Arrivati a terra, il Re organizzò una formidabile parata, e balli, e banchetti e chi più ne ha più ne metta e naturalmente diede per scontato che il valoroso che aveva trovato sua figlia fosse il capitano. Il giorno delle nozze, il corteo stava sfilando per il centro del paese quando qualcosa di veramente inquietante accadde:
un essere irriconoscibile, coperto di alghe verdi viscide e melmose, si avvicinava tranquillo verso il corteo spaventando tutti.
(Nel momento in cui tutto sembra andare verso il “vissero felici e contenti” la fiaba si ribella perché non è questa la coppia che sarà felice e contenta. Ecco il colpo di scena: rientra in scena Baciccin, l’uomo che non è stato fagocitato dal mare ma che nel mare ha vissuto a lungo, lo dimostra il fatto di essere coperto di alghe: il mare lo ha accolto nella sua vita e in qualche modo lo ha restituito al suo destino di fiaba).

Ma aveva qualcosa che brillava di una luce chiara e sfavillante e più si avvicinava, più la luce aumentava. (La luce che esplode dal corpo ricoperto di alghe è la luce dell’anello ma anche della verità che rivela la vera identità e come giustiziera colloca la vittima al posto del traditore).

-Il mio anello! -gridò la Principessa- è lui che mi ha salvato, padre. E’ lui che mi ha trovato su uno scoglio sperduto, mi ha liberato dalla prigionia e dal terribile mostro che mi teneva incatenata in una orrenda grotta. Io gli ho donato l’anello. Lo riconosco!- (La Verità).
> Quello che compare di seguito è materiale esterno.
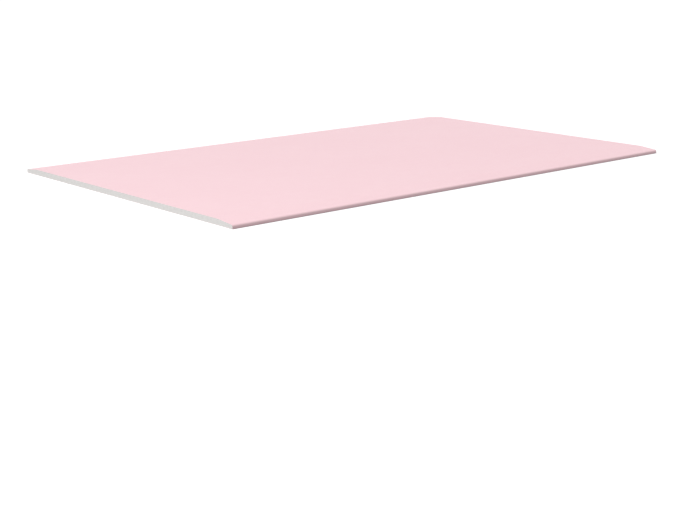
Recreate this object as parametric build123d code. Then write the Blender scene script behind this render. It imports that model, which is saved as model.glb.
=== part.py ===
"""A sheet of drywall, lying with its tapered face up: a gypsum core between two paper liners.

Millimetres. +X runs along the sheet, +Y across it and +Z up. The origin is the middle of the
rectangle that the sheet covers, at the level of its back, so the back liner lies on z = 0.
"""
import os

from build123d import *

# The sheet
sheet_length = 2000.0
sheet_width = 1250.0
sheet_thickness = 20.0

# The two long edges: a taper down from the face, a round nose and a nearly square back corner
taper_width = 75.0
taper_depth = 7.0
nose_radius = 6.0
back_corner_radius = 1.5

# The liners: the face liner is folded round both long edges and its laps are glued on the back,
# where the back liner covers all but a bare strip of each lap
liner_thickness = 0.4
lap_width = 35.0
bare_lap_width = 20.0


def folded_outline():
    """The section that the face liner is folded round, with its laps underneath."""
    edge = sheet_width / 2
    taper_start = edge - taper_width
    lap_bottom = liner_thickness
    outline = FilletPolyline(
        (-edge, lap_bottom),
        (-edge, sheet_thickness - taper_depth),
        (-taper_start, sheet_thickness),
        (taper_start, sheet_thickness),
        (edge, sheet_thickness - taper_depth),
        (edge, lap_bottom),
        radius=[back_corner_radius, nose_radius, 0, 0, nose_radius, back_corner_radius],
        close=True,
    )
    return make_face(outline)


def face_liner_section():
    """One thickness of paper round the outline, open on the back between the two laps."""
    outline = folded_outline()
    paper = outline - offset(outline, -liner_thickness, kind=Kind.INTERSECTION)
    between_laps = Rectangle(sheet_width - 2 * lap_width, sheet_thickness)
    return paper - between_laps


def core_section():
    """All that the face liner encloses, down to the back liner between the two laps."""
    return folded_outline() - face_liner_section()


def back_liner_section():
    """A flat strip of paper under the core and under the inner part of each lap."""
    covered_width = sheet_width - 2 * bare_lap_width
    return Rectangle(covered_width, liner_thickness, align=(Align.CENTER, Align.MIN))


def run_of(section):
    """The section, drawn across the sheet, carried along it from one cut end to the other."""
    return extrude(Plane.YZ * section, sheet_length / 2, both=True)


sheet = {
    "gypsum_core": core_section(),
    "face_paper": face_liner_section(),
    "back_paper": back_liner_section(),
}

os.makedirs("parts", exist_ok=True)
for node, section in sheet.items():
    export_step(run_of(section), f"parts/{node}.step")
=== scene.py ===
"""The looks of a pink drywall sheet, lying with its tapered face up on a pale floor.

Metres, in the frame of the solids: +X along the sheet, +Y across it and +Z up, out of its face.
"""
import math

import bmesh
import bpy
from mathutils import Matrix, Vector, noise


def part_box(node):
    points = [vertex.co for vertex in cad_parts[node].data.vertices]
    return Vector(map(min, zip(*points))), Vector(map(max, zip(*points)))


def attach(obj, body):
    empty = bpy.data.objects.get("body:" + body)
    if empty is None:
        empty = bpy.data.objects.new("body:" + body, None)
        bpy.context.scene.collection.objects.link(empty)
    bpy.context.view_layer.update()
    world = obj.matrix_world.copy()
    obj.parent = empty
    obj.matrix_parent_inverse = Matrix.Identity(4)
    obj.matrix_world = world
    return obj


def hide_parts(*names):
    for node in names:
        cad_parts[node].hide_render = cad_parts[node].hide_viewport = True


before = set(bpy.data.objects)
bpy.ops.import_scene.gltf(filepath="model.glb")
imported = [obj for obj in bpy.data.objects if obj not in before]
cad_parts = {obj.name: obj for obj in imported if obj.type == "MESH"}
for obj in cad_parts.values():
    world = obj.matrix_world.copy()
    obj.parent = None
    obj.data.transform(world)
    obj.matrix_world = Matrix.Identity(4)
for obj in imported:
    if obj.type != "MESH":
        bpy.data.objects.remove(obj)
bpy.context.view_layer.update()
scene = bpy.context.scene

# The core is gypsum plaster, foamed a little and stiffened with glass fibre, cast between the two
# papers. It is sawn square to length once it has set, so bare gypsum shows at the two ends, where
# the saw leaves faint upright lines and opens the air pores.
half_length, half_width, face_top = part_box("face_paper")[1]
lap_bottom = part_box("face_paper")[0].z
core_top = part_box("gypsum_core")[1].z
core_height = core_top - lap_bottom
liner_thickness = face_top - core_top
lap_width = 0.035
lap_start = half_width - lap_width
lap_top = lap_bottom + liner_thickness
taper_width = 0.075
taper_depth = 0.007
nose_radius = 0.006
back_corner_radius = 0.0015

# One long edge in section: the slope of its taper, the turn of its nose and the centres of its arcs.
upwards = Vector((0, 0, 1))
sideways = Vector((0, 1, 0))
quarter_turn = math.pi / 2
taper_slope = math.atan2(taper_depth, taper_width)
taper_normal = Vector((0, math.sin(taper_slope), math.cos(taper_slope)))
taper_start = Vector((0, half_width - taper_width, face_top))
nose_turn = taper_slope - quarter_turn
nose_drop = (taper_width - nose_radius) * math.sin(taper_slope) + nose_radius
nose_centre = Vector((0, half_width - nose_radius, face_top - nose_drop / math.cos(taper_slope)))
back_corner_centre = Vector((0, half_width - back_corner_radius, lap_bottom + back_corner_radius))

# How finely the core is meshed.
nose_steps = 14
back_corner_steps = 6
end_cell = 0.00085
cut_tolerance = 1e-7

# How deep the denser gypsum under the papers goes, and the relief of the sawn ends.
dense_skin = 0.0016
densest_skin = 0.0002
pore_free_skin = 0.0004
saw_line_pitch = 0.0022
saw_line_length = 0.045
saw_line_depth = 0.00008
hollow_spacing = 0.0030
hollow_narrowness = 2.4
hollow_depth = 0.00022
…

A queste parole il Re si rivolse pieno di rabbia al capitano (La Giustizia).

-Come hai osato prendermi in giro? Pensavi di farla franca e riuscire sposare mia figlia indegnamente? Per tutto questo sarai punito!- Fece salire il capitano sulla piccola scialuppa e lo spedì in mare bandendolo per sempre dal suo Regno. (Il Capitano perde così la terra, la patria e sarà condannato a viaggiare attraverso quel mare che non gli è stato complice nel nascondere i suoi inganni).

Baciccin prese il posto del capitano nel corteo nunziale così com’era e si sposò con la Principessa.

Lei bianca come la Luna, lui verde come il Mare. (Il Mare e la Luna, il mare fa specchiare la luna e la luna provoca le basse e le alte maree. Sciagurato chi osa dividerli).